— START OF Data —

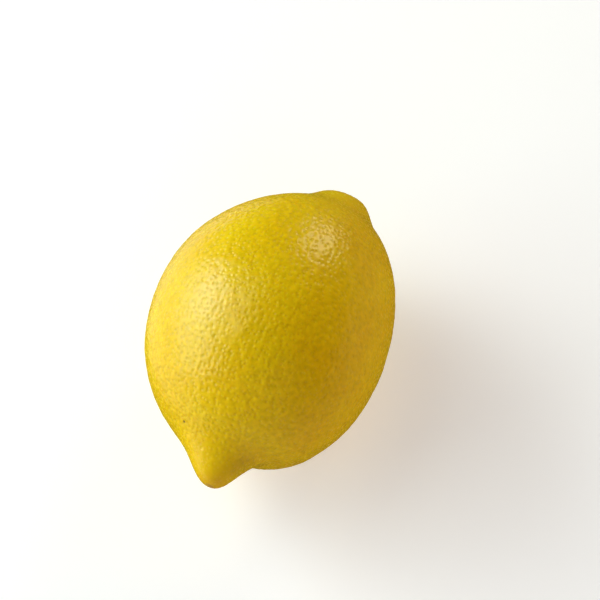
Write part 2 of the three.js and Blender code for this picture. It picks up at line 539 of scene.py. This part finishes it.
class LEMON_OT_peel(bpy.types.Operator):
    """Model the whole fruit's skin, with its pits and lumps"""

    bl_idname = "lemon.peel"
    bl_label = "Lemon Peel"
    bl_options = {"REGISTER", "UNDO"}

    # The skin starts as a cube with this many rows of faces a side, rounded and laid on the fruit. Each
    # further round of smoothing, with so many steps, comes after a doubling of the rows.
    CUBE_ROWS = 16
    FIRST_STEPS = 30
    FURTHER_STEPS = (20, 12, 6)
    MERGE_DISTANCE = 0.00001
    GUIDE_LEVELS = 2

    def execute(self, context):
        peel = context.scene.lemon_peel
        remove_old("lemon_peel")
        guide = self.smooth_guide()

        bpy.ops.object.select_all(action="DESELECT")
        bpy.ops.mesh.primitive_cube_add(size=1.0, location=(0, 0, 0))
        piece = context.active_object
        piece.name = piece.data.name = "lemon_peel"
        bpy.ops.object.mode_set(mode="EDIT")
        bpy.ops.mesh.select_all(action="SELECT")
        bpy.ops.mesh.subdivide(number_cuts=self.CUBE_ROWS - 1)
        bpy.ops.object.mode_set(mode="OBJECT")
        apply_modifier(piece, "CAST", cast_type="SPHERE", factor=1.0, size=0.5, use_radius_as_size=False)
        bpy.ops.object.mode_set(mode="EDIT")
        bpy.ops.mesh.select_all(action="SELECT")
        bpy.ops.transform.resize(value=tuple(FRUIT_HIGH - FRUIT_LOW))
        bpy.ops.transform.translate(value=tuple(FRUIT_MIDDLE))
        bpy.ops.object.mode_set(mode="OBJECT")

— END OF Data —

Beginning at the top of the data, please return every line until and including the line containing "guide = self.smooth_guide()", copied exactly, and nothing past it.

## Task output
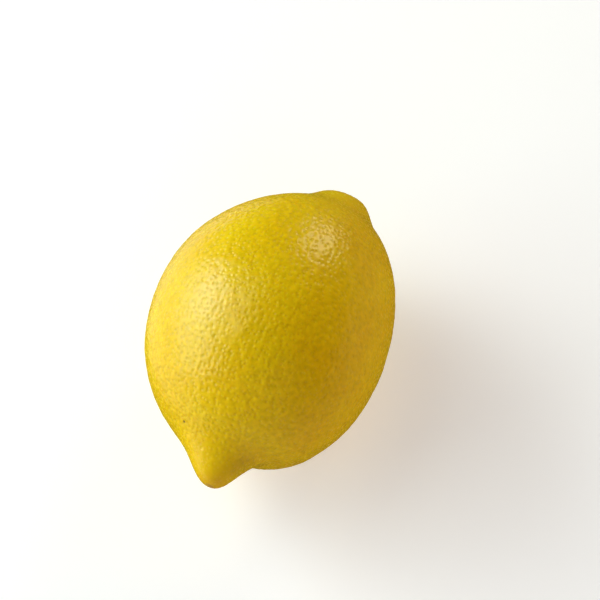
Write part 2 of the three.js and Blender code for this picture. It picks up at line 539 of scene.py. This part finishes it.
class LEMON_OT_peel(bpy.types.Operator):
    """Model the whole fruit's skin, with its pits and lumps"""

    bl_idname = "lemon.peel"
    bl_label = "Lemon Peel"
    bl_options = {"REGISTER", "UNDO"}

    # The skin starts as a cube with this many rows of faces a side, rounded and laid on the fruit. Each
    # further round of smoothing, with so many steps, comes after a doubling of the rows.
    CUBE_ROWS = 16
    FIRST_STEPS = 30
    FURTHER_STEPS = (20, 12, 6)
    MERGE_DISTANCE = 0.00001
    GUIDE_LEVELS = 2

    def execute(self, context):
        peel = context.scene.lemon_peel
        remove_old("lemon_peel")
        guide = self.smooth_guide()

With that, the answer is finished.